>> START DATA SUPPLIED
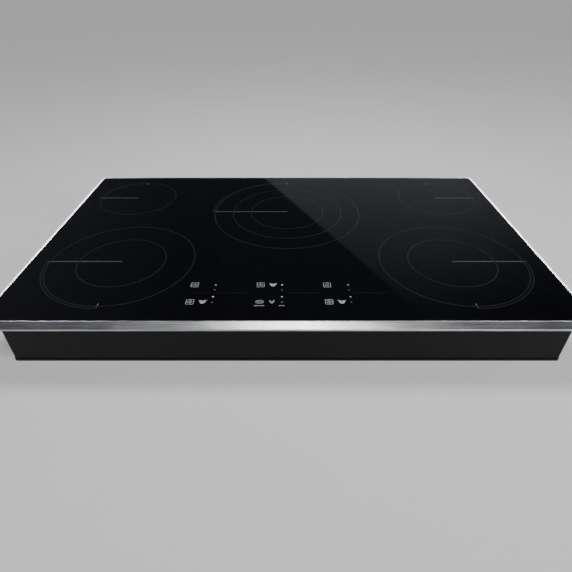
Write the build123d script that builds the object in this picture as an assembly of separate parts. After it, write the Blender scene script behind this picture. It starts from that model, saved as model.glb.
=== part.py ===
"""Built-in electric induction cooktop, 36 in class, with five cooking zones and touch controls.

A black glass plate in a thin metal frame is bonded to a mounting frame. A sheet steel chassis hangs below it
and holds five coil assemblies on a deck, two inverter boards with blowers, a mains filter board, a touch
control module, a terminal block and two worktop clamps.
Frame: millimetres, +Z up, front towards -Y, origin at the middle of the underside of the chassis.
"""

import os
from math import cos, radians, sin

from build123d import *

# ---- overall sizes -------------------------------------------------------------------------------
overall_width = 914.4
overall_depth = 562.0
overall_height = 92.0  # underside of the chassis to the top of the glass

# ---- glass and frame -----------------------------------------------------------------------------
glass_thickness = 4.0
glass_gap = 0.3  # between the edge of the glass and the trims
glass_corner = 5.0
glass_edge_bevel = 0.6
front_trim_depth = 15.5
front_trim_lip = 1.4  # flat top of the front trim beside the glass
front_trim_nose = 2.8  # height of the upright front edge
front_trim_nose_radius = 1.0
edge_trim_width = 4.5
edge_trim_corner = 9.5
edge_trim_bevel = 0.9
trim_proud = 0.3  # how far the trims stand above the glass
trim_foot = 6.0  # width of the ledge of each trim under the glass
trim_ledge = 0.8  # thickness of that ledge
seal_thickness = 1.2
seal_width = 14.0
seal_inset = 1.0
frame_plate = 1.5
frame_inner_lip = 12.0
gasket_thickness = 1.5
gasket_width = 6.5
gasket_inset = 2.0

# ---- chassis -------------------------------------------------------------------------------------
sheet = 1.0
side_setback = 19.2  # outside of the trims to the chassis wall
front_setback = 25.5
rear_setback = 25.0
chassis_flange = 8.0
chassis_corner = 4.0
cover_gap = 0.1
cover_hem = 4.0
cover_tab_height = 15.0
cover_tab_width = 24.0
cover_tab_inset = 55.0  # from the chassis corners to the nearest tabs
cover_tab_rear_x = (-330.0, 0.0, 250.0)
slot_width = 4.0
slot_pitch = 9.0
louvre_spans = ((-220.0, -40.0), (40.0, 220.0))
louvre_z = (36.0, 50.0)
vent_row_inset = (40.5, 26.0)  # from the front wall and from the rear wall
vent_row_count = 12
vent_row_pitch = 20.0
vent_length = 14.0

# ---- cooking zones -------------------------------------------------------------------------------
inch = 25.4
front_zone_inset = 165.5  # centre of a zone in from the side of the cooktop
rear_zone_inset = 121.2
front_zone_back = 161.0  # centre of a zone behind the front edge of the plate
centre_zone_back = 357.5
rear_zone_back = 426.5
mica_thickness = 0.8
mica_margin = 1.0
winding_height = 4.4
turn_pitch = 4.2
turn_groove = 0.9
winding_gap = 4.0  # between two windings of one zone
winding_margin = 4.0  # between the zone's printed edge and its last turn
first_turn = 20.0
carrier_plate = 2.5
carrier_rim = 2.0
carrier_clearance = 0.5
ferrite_length = 44.0
ferrite_width = 12.0
ferrite_thickness = 4.0
ferrite_inner = 24.0
ferrite_rows = 2  # bars between two springs in the innermost row
sensor_radius = 7.0
sensor_flange = 2.5
sensor_flange_thickness = 1.5
sensor_clearance = 0.3
spring_count = 3
spring_wire = 0.7  # radius of the wire
spring_radius = 5.0
spring_turns = 4
spring_share = 0.72  # place of the springs between the centre and the rim of a carrier
spring_pin = 3.4
spring_pin_length = 9.0

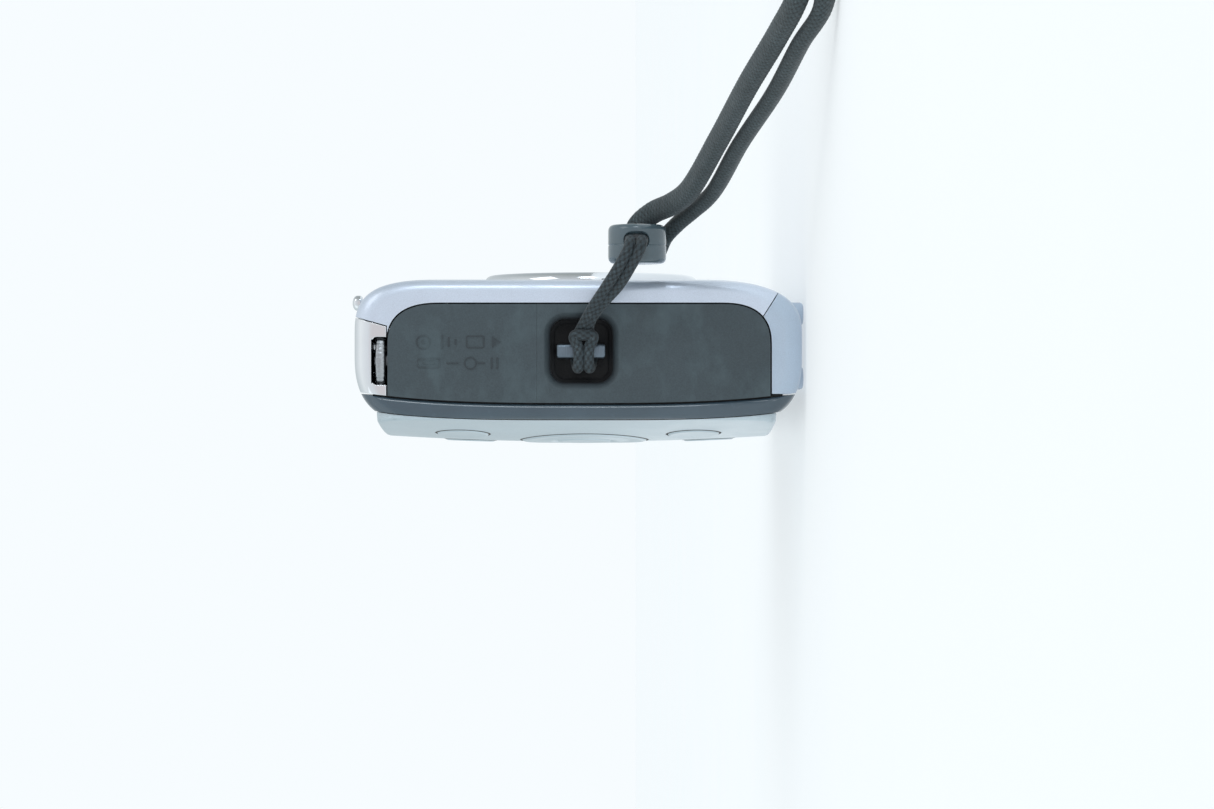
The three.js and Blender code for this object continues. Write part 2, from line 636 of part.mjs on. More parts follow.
// The thick strap: out of the back of the bead, down to the table, round its loop and back.
const LOOP_ROUTE = [
  [-43.6, -14.4, 22.0], [-42.9, -16.1, 21.3], [-44.9, -17.5, 19.6], [-49.5, -18.4, 17.2],
  [-54.5, -19.6, 15.3], [-68, -24.93, 11.97], [-83, -30.2, 9.0], [-95, -34.6, 6.2],
  [-103, -37.9, 4.4], [-107.2, -42.5, 2.9], [-108.6, -48.5, 1.8], [-106.5, -55, 1.55],
  [-101, -59.8, 1.55], [-94, -62, 1.55], [-88, -64.2, 1.55], [-85, -69.5, 1.55],
  [-87, -75, 1.55], [-93, -77.6, 1.55], [-101, -76.4, 1.55], [-108.8, -71.6, 1.55],
  [-113.6, -64, 1.55], [-114.6, -55.5, 1.55], [-112.4, -47, 1.55], [-108.2, -41, 1.55],
  [-103, -36.9, 1.6], [-95, -33.7, 3.6], [-83, -29.5, 5.8], [-68, -24.5, 9.3],
  [-54.5, -19.4, 12.3], [-49, -17.7, 14.4], [-45.6, -16.3, 16.2], [-43.6, -14.5, 17.9], [-43.9, -12.5, 18.8],
];

function cord(points, radius, steps) {
  const curve = new THREE.CatmullRomCurve3(points.map((p) => new THREE.Vector3(...p)), false, 'centripetal');
  const section = Array.from({ length: 8 }, (_, i) => {
    const angle = (i / 8) * Math.PI * 2;
    return new THREE.Vector2(radius * Math.cos(angle), radius * Math.sin(angle));
  });
  return solid(new THREE.ExtrudeGeometry(new THREE.Shape(section), { steps, extrudePath: curve, bevelEnabled: false }));
}

function strapBead() {
  const { x, y, z, r, half, hole } = BEAD;
  const profile = [[0, y - half], [r - 0.9, y - half], [r - 0.2, y - half + 0.5], [r, y - half + 1.2],
    [r, y + half - 1.2], [r - 0.2, y + half - 0.5], [r - 0.9, y + half], [0, y + half]];
  const slot = box([x - 20, y - hole + 0.1, z - hole], [x - 1, y + hole - 0.9, z + hole]);
  return turned(profile, x, z, 28).subtract(slot);
}

// ---- the scene ------------------------------------------------------------------------------------
const FINISH = {
  silver: { color: 0xcfdae6, roughness: 0.38, metalness: 0.85 },
  blueSilver: { color: 0xb6c8dc, roughness: 0.35, metalness: 0.85 },
  chrome: { color: 0xdfe4ea, roughness: 0.12, metalness: 1 },
  darkGloss: { color: 0x2c343c, roughness: 0.15, metalness: 0.1 },
  darkMatte: { color: 0x4a5960, roughness: 0.6, metalness: 0 },
  black: { color: 0x14181c, roughness: 0.45, metalness: 0 },
  steel: { color: 0x8d979e, roughness: 0.3, metalness: 1 },
  glass: { color: 0x1a2230, roughness: 0.05, metalness: 0.2 },
  clear: { color: 0xe8eef2, roughness: 0.1, metalness: 0 },
  board: { color: 0x1d5a3a, roughness: 0.5, metalness: 0 },
  battery: { color: 0x30343a, roughness: 0.5, metalness: 0 },
  cord: { color: 0x3f4b52, roughness: 0.8, metalness: 0 },
};

const camera = new THREE.Group();

function place(name, manifold, finish) {
  const mesh = new THREE.Mesh(geometryOf(manifold), new THREE.MeshStandardMaterial(FINISH[finish]));
  mesh.name = name;
  camera.add(mesh);
}

place('front_cover', frontCover().subtract(screwHoles('end')), 'silver');
place('rear_trim', rearTrim(), 'darkGloss');
place('top_plate', topPlate(), 'chrome');
place('bottom_plate', bottomPlate(), 'blueSilver');
place('battery_door', batteryDoor(), 'blueSilver');
place('door_latch', doorLatch(), 'darkMatte');
place('rear_cover', rearCover(), 'silver');
place('side_panel', sidePanel(), 'darkMatte');
place('strap_bar', strapBar(), 'steel');
place('terminal_cover', terminalCover(), 'darkMatte');
place('port_plate', portPlate(), 'black');
place('av_jack', avJack(), 'steel');
place('usb_socket', usbSocket(), 'steel');

place('mode_dial', modeDial(), 'chrome');
place('zoom_lever', zoomLever(), 'chrome');
place('shutter_button', shutterButton(), 'chrome');
place('power_button', powerButton(), 'steel');
place('speaker', speaker(), 'black');

place('lens_ring', lensRing(), 'chrome');
place('lens_housing', lensHousing(), 'black');
place('barrel_outer', barrelOuter(), 'silver');
place('barrel_inner', barrelInner(), 'silver');
place('barrier_blade_right', barrierBlade(0), 'black');
place('barrier_blade_left', barrierBlade(180), 'black');
place('front_lens', frontLens(), 'glass');
place('image_sensor', imageSensor(), 'glass');

place('flash_window', flashWindow(), 'clear');
place('flash_reflector', flashReflector(), 'chrome');
place('flash_capacitor', flashCapacitor(), 'black');
place('af_lamp', afLamp(), 'clear');

place('lcd_window', lcdWindow(), 'glass');
place('lcd_panel', lcdPanel(), 'black');
place('nav_ring', navRing(), 'chrome');
place('set_button', setButton(), 'steel');
REAR_BUTTONS.forEach((button) => place(button.name, rearButton(button), 'steel'));

place('battery', block(BATTERY), 'battery');
place('battery_bay', sleeve(BATTERY, 0.2, 0.5), 'black');
place('memory_card', block(CARD), 'board');
place('card_slot', sleeve(CARD, 0.2, 0.4), 'steel');
place('main_board', mainBoard(), 'board');
place('tripod_socket', tripodSocket(), 'steel');
Object.entries(SCREWS).forEach(([where, list]) => list.forEach((s, i) => {
  place(`screw_${where}_${i + 1}`, screw(where, s), 'steel');
}));

place('strap_bead', strapBead(), 'darkGloss');
place('strap_hitch', cord(hitchRoute(), 0.6, 40), 'cord');
place('strap_loop', cord(LOOP_ROUTE, 1.25, 80), 'cord');

export default camera;
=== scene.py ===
"""A compact digital camera with a wrist strap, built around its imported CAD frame."""
import math
from types import SimpleNamespace as Group

import bmesh
import bpy
import numpy as np
from mathutils import Matrix, Vector


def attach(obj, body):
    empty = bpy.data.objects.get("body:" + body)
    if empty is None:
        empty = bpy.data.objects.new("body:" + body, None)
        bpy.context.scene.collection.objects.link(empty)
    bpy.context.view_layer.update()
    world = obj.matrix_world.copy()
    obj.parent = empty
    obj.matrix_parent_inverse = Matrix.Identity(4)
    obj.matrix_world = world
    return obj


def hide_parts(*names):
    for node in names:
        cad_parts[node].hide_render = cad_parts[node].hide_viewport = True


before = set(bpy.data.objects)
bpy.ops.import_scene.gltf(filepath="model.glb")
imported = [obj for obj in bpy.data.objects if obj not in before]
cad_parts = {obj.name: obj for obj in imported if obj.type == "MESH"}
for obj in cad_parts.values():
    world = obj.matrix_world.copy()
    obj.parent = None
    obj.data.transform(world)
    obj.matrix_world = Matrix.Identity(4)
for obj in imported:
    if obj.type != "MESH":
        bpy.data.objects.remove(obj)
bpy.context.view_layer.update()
MM = 0.001

# ---- driving dimensions, in millimetres, as the CAD frame has them ----
HALF_WIDTH = 46
BASE_Z = 0.44
TOP_Z = 57.46
MID_Z = 28.7
FRONT_Y = -8.87
FRONT_BOW = 1.35
SPLIT_Y = -2
REAR_Y = 8.68
WALL = 1.3
END_WALL = 1.6
END_ROUND_Y = 1.2
END_ROUND_Z = 2.5
SEAM = 0.09                     # half of the gap between two covers
HAIRLINE = 0.01                 # half of the gap where the flap meets the end panel
TRIM_HALF_HEIGHT = 27.6
TRIM_FRONT = (6.75, 1.3, 3)     # y, bow and power of the trim's front edge
TRIM_REAR = (REAR_Y, 1.3, 3.5)
DECK_Z = 53.3
DOOR_Z = 4.4
DOOR_X = -5.15
BASE_CORNER_Z = 5.7
BASE_REAR_Y = 5.42
PANEL_FRONT_Y = -6.15
PANEL_BACK = -44.95
FLAP_Z = 34.2
FLAP_HINGE = (-45.0, 5.0)
SHELL_END_CUT = 4.2
RECESS = Group(at=(-0.05, 28.55), width=8.1, height=7.9, radius=1.9, depth=4.4)
STRAP_BAR = Group(bottom=25.5, top=31.7, half=0.93, front=-45.9, back=-44.6)
DOME = Group(low=3.6, high=54.8, half=45, crest=11.75, crown=0.95, rise=25, fall=8)
DOME_ROUND = 0.6
LENS = (10, 27.6)
LENS_RING = Group(outer=15.3, inner=13.25, front=-11.65, back=-9.2)
LCD = Group(left=-10.5, right=41.5, low=8.5, high=49.5, radius=1.2)
NAV = Group(at=(-26, 28.3), outer=8.3, inner=3.6)
REAR_BUTTONS = {
    "menu": (-33.2, 14), "display": (-18.8, 11.6), "playback": (-33.2, 44.1), "print": (-18.8, 43.7),
}
REAR_BUTTON_R = 3.4
BUTTON_GAP = 0.25
BUTTON_PROUD = 0.2
LIP = (-45.2, -44.7)            # from x to x of the wall behind the gap round the trim
SHUTTER = Group(at=(-26, -1), r=3.3, ring=5)
POWER = Group(at=(-7, 0.4), length=8, width=3.2)
DIAL = Group(at=(-41.98, 1.25), z=54.05, r=4.6, thickness=1.1)
DIAL_SLOT = (-1.8, 4.3, 55)     # from y, to y, top
FLASH = Group(left=29.5, right=41, low=42.6, high=49.6)
AF_LAMP = Group(at=(20, 49.5), r=1.9)
SPEAKER = (20, 0.2)
BEAD = Group(at=(-48.5, 21.5), y=-13.4, r=3.65, half=2.45)
TRIPOD = Group(at=(12, -0.5), hole=3.3, outer=5.0, depth=6)
LATCH = Group(left=-33, right=-27, front=-2.2, back=1.4)
FEET = (-4.9, 3.35)
FOOT_X = 38
BASE_SCREWS = ((26, 3), (26, -4))
END_SCREWS = ((-1, 12), (-1, 45))
JACK = Group(at=(2.0, 47.4), r=2.6)
BEYOND = 60                     # past the body on either side, for cutters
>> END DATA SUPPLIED
• _THE TASK_
Print exactly the run of lines that starts at the line with "place('battery', block(BATTERY), 'battery');" and ends at the line with "bpy.data.objects.remove(obj)". Leave out every other line.

• _ANSWER IN FULL_
place('battery', block(BATTERY), 'battery');
place('battery_bay', sleeve(BATTERY, 0.2, 0.5), 'black');
place('memory_card', block(CARD), 'board');
place('card_slot', sleeve(CARD, 0.2, 0.4), 'steel');
place('main_board', mainBoard(), 'board');
place('tripod_socket', tripodSocket(), 'steel');
Object.entries(SCREWS).forEach(([where, list]) => list.forEach((s, i) => {
  place(`screw_${where}_${i + 1}`, screw(where, s), 'steel');
}));

place('strap_bead', strapBead(), 'darkGloss');
place('strap_hitch', cord(hitchRoute(), 0.6, 40), 'cord');
place('strap_loop', cord(LOOP_ROUTE, 1.25, 80), 'cord');

export default camera;
=== scene.py ===
"""A compact digital camera with a wrist strap, built around its imported CAD frame."""
import math
from types import SimpleNamespace as Group

import bmesh
import bpy
import numpy as np
from mathutils import Matrix, Vector


def attach(obj, body):
    empty = bpy.data.objects.get("body:" + body)
    if empty is None:
        empty = bpy.data.objects.new("body:" + body, None)
        bpy.context.scene.collection.objects.link(empty)
    bpy.context.view_layer.update()
    world = obj.matrix_world.copy()
    obj.parent = empty
    obj.matrix_parent_inverse = Matrix.Identity(4)
    obj.matrix_world = world
    return obj


def hide_parts(*names):
    for node in names:
        cad_parts[node].hide_render = cad_parts[node].hide_viewport = True


before = set(bpy.data.objects)
bpy.ops.import_scene.gltf(filepath="model.glb")
imported = [obj for obj in bpy.data.objects if obj not in before]
cad_parts = {obj.name: obj for obj in imported if obj.type == "MESH"}
for obj in cad_parts.values():
    world = obj.matrix_world.copy()
    obj.parent = None
    obj.data.transform(world)
    obj.matrix_world = Matrix.Identity(4)
for obj in imported:
    if obj.type != "MESH":
        bpy.data.objects.remove(obj)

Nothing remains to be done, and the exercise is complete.